Huster’s campaign stresses what she calls three Es and a T — education, environment, economy and transportation. For education, Huster said she wants to see higher graduation rates, higher academic standards, higher pay for teachers and a redistribution of school funding to put more money in growth areas.
Her environmental priorities are to establish incentives to reduce the state’s carbon footprint (its contribution to greenhouse gas emissions and global warming); encourage nonautomotive transportation; prevent urban sprawl; and protect natural areas.
Similarly, her approach to the economy stresses energy independence and the creation of environmentally sustainable jobs; fiscal accountability; attracting new businesses to the state; and providing citizens choices in transportation and healthcare.

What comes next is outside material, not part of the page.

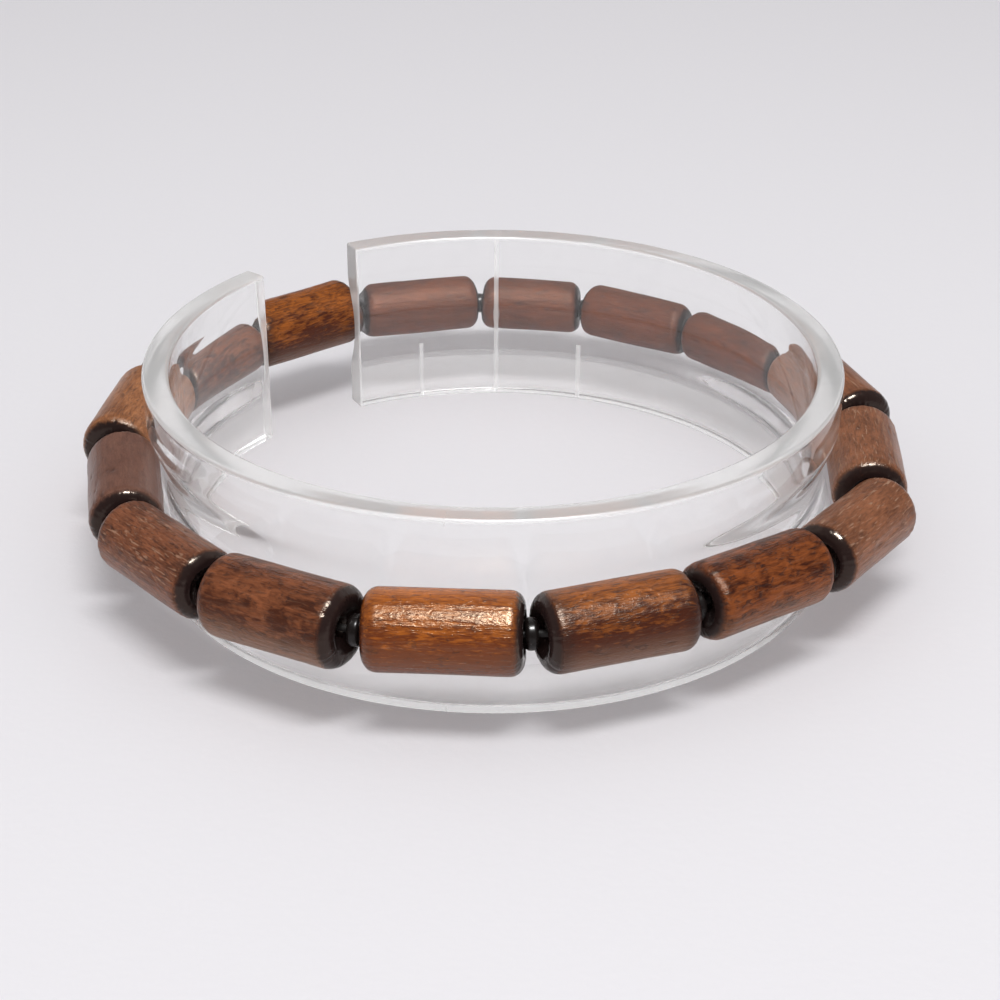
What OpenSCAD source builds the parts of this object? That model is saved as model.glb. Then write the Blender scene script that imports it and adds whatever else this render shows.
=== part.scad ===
// Stretch bracelet of stained wooden tube beads, seated round a clear C-shaped display ring.
// Each bead is drilled and dished, a small black spacer lies between two beads, and one
// elastic cord runs through them all. The origin is the middle of the display ring's foot,
// +Z is up and the front of the bracelet faces -Y.

/* [Display ring] */
// Outer diameter of the display ring
ring_d = 60; // [59:0.5:62]
// Height of the display ring
ring_h = 17.1; // [16:0.1:20]
// Thickness of the ring's wall at its rims
ring_wall = 2.25; // [2:0.05:3]
// Rounding of the ring's rims
rim_round = 0.3; // [0.1:0.05:0.5]
// Width of the channel that runs round the outside of the ring
channel_w = 8.1; // [8:0.1:9]
// Depth of that channel
channel_depth = 1.2; // [1:0.1:1.3]
// Direction of the middle of the ring's opening, in degrees from +X towards +Y
opening_at = 129.9; // [100:0.1:160]
// Angle that the opening takes out of the ring
opening_angle = 22.2; // [10:0.2:40]

/* [Tube beads] */
// Mean diameter of a tube bead
bead_d = 6.3; // [6.1:0.05:6.4]
// Space between the end faces of two neighbouring beads, on their axis
joint_gap = 1.05; // [1.05:0.05:1.4]
// Rounding of a bead's end edges
bead_round = 1.1; // [1.05:0.01:1.1]
// Diameter of the hole drilled through a bead
bore_d = 1.5; // [1.5:0.05:1.8]
// Diameter of the dish cut into each end of a bead
dish_d = 3.7; // [3.7:0.01:3.76]
// Depth of that dish
dish_depth = 0.8; // [0.8:0.05:1]
// Direction of the first bead, at the front, in degrees from +X towards +Y
first_at = -96.4; // [-110:0.1:-80]

/* [Spacers and elastic cord] */
// Outer diameter of a spacer
spacer_d = 2.5; // [2.4:0.05:2.5]
// Thickness of a spacer
spacer_t = 1; // [0.8:0.05:1]
// Diameter of the hole through a spacer
spacer_bore = 1.1; // [1.1:0.02:1.2]
// Diameter of the elastic cord
cord_d = 0.6; // [0.5:0.05:0.6]

/* [Hidden] */
// Space left between a bead and the channel that it lies in
seat_gap = 0.15;
// How far behind a bead's end face the cord starts to bend towards the next bead
cord_lead = 0.6;
// How far the cord runs on straight past each face of a spacer
cord_past = 0.1;
cord_sides = 8;
// Rounding of a spacer's edges, nearly half the width of its section
spacer_round_share = 0.48;
spacer_round = spacer_round_share * (spacer_d - spacer_bore) / 2;
// A spacer between two ends that lie out of line stays this share of the sideways step with
// the bead before it, slides along towards the end that leans away, and tilts per mm of step
spacer_stay = 0.25;
spacer_slide = 0.4;
spacer_tilt = 0.1;
fine = 96;
round_fine = 32;

// One row for each bead, counterclockwise from the front as seen from above. LONG and THICK
// are shares of the mean length and diameter, LIFT is the height of the bead's axis over the
// middle of the channel, OFF is how far the bead stands off the channel, both in mm, and
// TURN is its angle to the ring's tangent, in degrees, positive counterclockwise.
LONG = 0;
THICK = 1;
LIFT = 2;
OFF = 3;
TURN = 4;
BEADS = [
    [1.00, 1.02,  0.35, 0.10,  1.5],
    [1.00, 1.00,  0.55, 0.10,  3.0],
    [1.00, 0.98,  0.15, 0.00, -3.0],
    [1.01, 0.95, -0.60, 1.35, -8.5],
    [0.98, 1.02, -0.65, 0.35,  1.0],
    [1.00, 1.05, -0.25, 0.45,  2.0],
    [1.00, 0.98, -0.15, 0.00,  2.0],
    [0.95, 1.00, -0.15, 0.00, -2.0],
    [0.84, 0.98, -0.10, 0.30,  0.0],
    [1.00, 1.00,  0.10, 0.00,  0.0],
    [1.00, 1.02,  0.10, 0.00,  2.0],
    [1.00, 1.00,  0.00, 0.10, -1.0],
    [1.00, 1.03, -0.20, 0.30, -0.5],
    [0.99, 0.98, -0.50, 0.20, -4.5],
    [1.02, 0.95, -0.30, 1.00,  3.0],
    [1.00, 1.05,  0.00, 0.50,  0.0]
];
bead_count = len(BEADS);
last_bead = bead_count - 1;

function total(v, i = 0) = i < len(v) ? v[i] + total(v, i + 1) : 0;
function unit(v) = v / norm(v);
function after(i) = (i + 1) % bead_count;
function before(i) = (i + last_bead) % bead_count;
function numbered(name, i) = str(name, i < 9 ? "_0" : "_", i + 1);

// The channel is an arc through both of its edges and its deepest point
channel_r = (pow(channel_w, 2) / 4 + pow(channel_depth, 2)) / (2 * channel_depth);
channel_x = ring_d / 2 - channel_depth + channel_r;
channel_z = ring_h / 2;

// A bead lies in the channel at the distance from the ring's axis where its round side
// comes within seat_gap of the arc
function bead_r(i) = bead_d / 2 * BEADS[i][THICK];
function seat(i) = channel_x + BEADS[i][OFF]
    - sqrt(pow(channel_r - bead_r(i) - seat_gap, 2) - pow(BEADS[i][LIFT], 2));
seats = [for (i = [0 : last_bead]) seat(i)];

// The beads close the round: their mean length is what a regular polygon's side leaves
// beside the gap, and each takes the angle of its own length
mean_seat = total(seats) / bead_count;
mean_share = total([for (row = BEADS) row[LONG]]) / bead_count;
mean_l = (2 * mean_seat * tan(180 / bead_count) - joint_gap) / mean_share;
bead_l = [for (row = BEADS) mean_l * row[LONG]];
half_angles = [for (i = [0 : last_bead]) atan((bead_l[i] + joint_gap) / 2 / seats[i])];
closing = 180 / total(half_angles);
function bead_at(i) = i == 0 ? first_at
    : bead_at(i - 1) + closing * (half_angles[i - 1] + half_angles[i]);

// A bead leans along the slope between its two neighbours' heights
function lean(i) = atan((BEADS[after(i)][LIFT] - BEADS[before(i)][LIFT])
    / (2 * (mean_l + joint_gap)));
function heading(i) = bead_at(i) + 90 + BEADS[i][TURN];
function bead_axis(i) = [
    cos(heading(i)) * cos(lean(i)),
    sin(heading(i)) * cos(lean(i)),
    sin(lean(i))
];
function bead_middle(i) = [
    seats[i] * cos(bead_at(i)),
    seats[i] * sin(bead_at(i)),
    channel_z + BEADS[i][LIFT]
];
function bead_end(i, side) = bead_middle(i) + side * bead_l[i] / 2 * bead_axis(i);

// The joint between bead i and the next one
function joint_axis(i) = unit(bead_axis(i) + bead_axis(after(i)));
function joint_span(i) = bead_end(after(i), -1) - bead_end(i, 1);
function joint_step(i) = joint_span(i) - (joint_span(i) * joint_axis(i)) * joint_axis(i);
function joint_slide(i) = spacer_slide * (joint_span(i) * (bead_axis(after(i)) - bead_axis(i)));
function spacer_middle(i) = (bead_end(i, 1) + bead_end(after(i), -1)) / 2
    - spacer_stay * joint_step(i) + joint_slide(i) * joint_axis(i);
function spacer_axis(i) = unit(joint_axis(i) + spacer_tilt * joint_step(i));

// The cord's route: straight along each bead's axis, then straight through each spacer
cord_route = [
    for (i = [0 : last_bead], k = [0 : 3])
        k == 0 ? bead_end(i, -1) + cord_lead * bead_axis(i)
        : k == 1 ? bead_end(i, 1) - cord_lead * bead_axis(i)
        : spacer_middle(i) + (k == 2 ? -1 : 1) * (spacer_t / 2 + cord_past) * spacer_axis(i)
];

// Stands the children's own Z axis along a direction, with their origin at a place
module lay_along(place, direction)
    translate(place)
    rotate([0, acos(direction.z), atan2(direction.y, direction.x)])
    children();

// A rectangle from two opposite corners with its four corners rounded
module rounded_section(low, high, corner)
{
    size = high - low;
    translate([low.x + corner, low.y])
        square([size.x - 2 * corner, size.y]);
    translate([low.x, low.y + corner])
        square([size.x, size.y - 2 * corner]);
    for (x = [low.x + corner, high.x - corner], y = [low.y + corner, high.y - corner])
        translate([x, y])
        circle(corner, $fn = round_fine);
}

// Clear moulded ring with a hollow channel round its outside and one open side
module display_ring()
    color("whitesmoke")
    rotate(opening_at + opening_angle / 2)
    rotate_extrude(angle = 360 - opening_angle, $fn = fine)
    difference() {
        rounded_section([ring_d / 2 - ring_wall, 0], [ring_d / 2, ring_h], rim_round);
        translate([channel_x, channel_z])
            circle(channel_r, $fn = fine);
    }

// Half section of bead i, from its bore outwards: round outer edges and a dish at each end
module bead_section(i)
{
    r = bead_r(i);
    half_l = bead_l[i] / 2;
    dish_r = (pow(dish_d, 2) / 4 + pow(dish_depth, 2)) / (2 * dish_depth);
    difference() {
        union() {
            translate([bore_d / 2, -half_l])
                square([r - bead_round - bore_d / 2, 2 * half_l]);
            translate([bore_d / 2, bead_round - half_l])
                square([r - bore_d / 2, 2 * (half_l - bead_round)]);
            for (side = [-1, 1])
                translate([r - bead_round, side * (half_l - bead_round)])
                circle(bead_round, $fn = round_fine);
        }
        for (side = [-1, 1])
            translate([0, side * (half_l - dish_depth + dish_r)])
            circle(dish_r, $fn = fine);
    }
}

// Stained wooden tube, drilled from end to end
module tube_bead(i)
    color(i % 3 == 0 ? "peru" : i % 3 == 1 ? "chocolate" : "sienna")
    lay_along(bead_middle(i), bead_axis(i))
    rotate_extrude($fn = fine)
    bead_section(i);

// Small round-edged black bead between bead i and the next one
module spacer(i)
    color("#1c1a1c")
    lay_along(spacer_middle(i), spacer_axis(i))
    rotate_extrude($fn = fine)
    rounded_section([spacer_bore / 2, -spacer_t / 2], [spacer_d / 2, spacer_t / 2], spacer_round);

// Closed loop of elastic, swept along the route with its section square to the way it runs
module elastic_cord()
{
    stops = len(cord_route);
    points = [
        for (s = [0 : stops - 1])
            let (
                way = unit(cord_route[(s + 1) % stops] - cord_route[(s + stops - 1) % stops]),
                side = unit(cross(way, [0, 0, 1])),
                up = cross(side, way)
            )
            for (k = [0 : cord_sides - 1])
                let (turn = 360 * k / cord_sides)
                cord_route[s] + cord_d / 2 * (cos(turn) * side + sin(turn) * up)
    ];
    faces = [
        for (s = [0 : stops - 1], k = [0 : cord_sides - 1])
            let (
                here = s * cord_sides,
                there = ((s + 1) % stops) * cord_sides,
                next_k = (k + 1) % cord_sides
            )
            for (face = [[here + k, there + k, there + next_k],
                         [here + k, there + next_k, here + next_k]])
                face
    ];
    color("dimgray")
        polyhedron(points, faces);
}

display_ring();
elastic_cord();
for (i = [0 : last_bead]) {
    tube_bead(i);
    spacer(i);
}
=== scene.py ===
"""Looks of a stretch bracelet of stained wooden tube beads on its clear display ring.

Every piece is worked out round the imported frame: the place, length and radius of each bead and
spacer are read from its own solid, and the cord and the display ring follow the same sizes.
Lengths are in metres, +Z is up and the front of the bracelet faces -Y.
"""

from __future__ import annotations

import logging
import math
from dataclasses import dataclass, field
from enum import Enum, IntEnum
from typing import Any

import bmesh
import bpy
import numpy as np
from bpy.types import ID, Material, Node, NodeSocket, NodeTree, Object
from mathutils import Matrix, Quaternion, Vector

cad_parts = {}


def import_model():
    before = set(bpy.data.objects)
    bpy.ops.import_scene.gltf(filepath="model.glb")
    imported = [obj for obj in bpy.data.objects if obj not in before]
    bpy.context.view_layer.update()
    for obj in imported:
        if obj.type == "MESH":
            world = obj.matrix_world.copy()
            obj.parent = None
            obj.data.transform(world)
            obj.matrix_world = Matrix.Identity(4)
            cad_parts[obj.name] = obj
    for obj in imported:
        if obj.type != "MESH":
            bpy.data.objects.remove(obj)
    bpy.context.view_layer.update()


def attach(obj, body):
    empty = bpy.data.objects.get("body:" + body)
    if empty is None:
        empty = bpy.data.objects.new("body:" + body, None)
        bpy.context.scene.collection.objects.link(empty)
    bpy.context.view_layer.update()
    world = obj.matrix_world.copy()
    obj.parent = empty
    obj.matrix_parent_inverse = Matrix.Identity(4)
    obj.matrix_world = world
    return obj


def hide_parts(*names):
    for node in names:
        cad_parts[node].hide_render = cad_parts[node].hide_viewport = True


MM = 0.001
BODY = "root"
Pair = tuple[float, float]
Triple = tuple[float, float, float]
Rgb = Triple
Array = np.ndarray
Values = dict[str | int, Any]
log = logging.getLogger("bracelet")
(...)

Huster counts economic development as one of her top priorities. She said she wants to attract clean industries to the district’s cities, creating well-paying jobs close to housing.
“If you don’t generate that income, it’s just a matter of which programs do you cut every year,” Huster said.
She cites her expertise in the telecom industry as an asset in working with business. According to her campaign Web site, she has managed $500 million programs for AT&T, T-Mobile and Microsoft, and has been a member of boards of directors for Fortune 500 companies. She said she believes the Democrats can do more to control state spending while also funding education, transportation and environmental protection.
“When you are spending $67 billion, that’s more than enough,” Huster said. “We need to subsidize what we want more of, and tax what we want less of.”
One idea Huster favors is to increase revenues from tourism, but she doesn’t advocate an income tax.
“I’m a little shocked that Washington state hasn’t already gone there,” she said. “But I’m not going to be the one who waves that flag.”
On the transportation front, Huster said she would like to see the state Department of Transportation consider road improvements to alleviate congestion on county roads. She suggested that state Route 900, which connects Issaquah to Renton, could be extended to Maple Valley, too — thereby taking a huge volume of traffic off of Issaquah-Hobart Road.
So far, no one else has advocated for this idea, but Huster said she intends to propose it to the Department of Transportation.
Huster is supported by the 5th District Democrats, the Stonewall Democrats (a network of gay and lesbian Democratic clubs and individuals), NARAL Pro-Choice America, the American Federation of Teachers, the Young Democrats of Washington, Eastside Fire & Rescue Local 2878 Firefighters Union; and the National Women’s Political Caucus.
Locally, she has been endorsed by Issaquah City Council members Maureen McCarry and David Kappler, and activist Nancy San Carlos.
The Municipal League of King County, a nonpartisan association that conducts the equivalent of job interviews with candidates in King County and rates them on their capacity to serve effectively, gave Huster a rating of “very good.”
Huster said her primary motivation in running is to make representative democracy work. She noted that all of her campaign literature bears her telephone number and e-mail address, and said she would continue to be accessible if elected.
“I will work 100 percent to represent my district,” Huster said.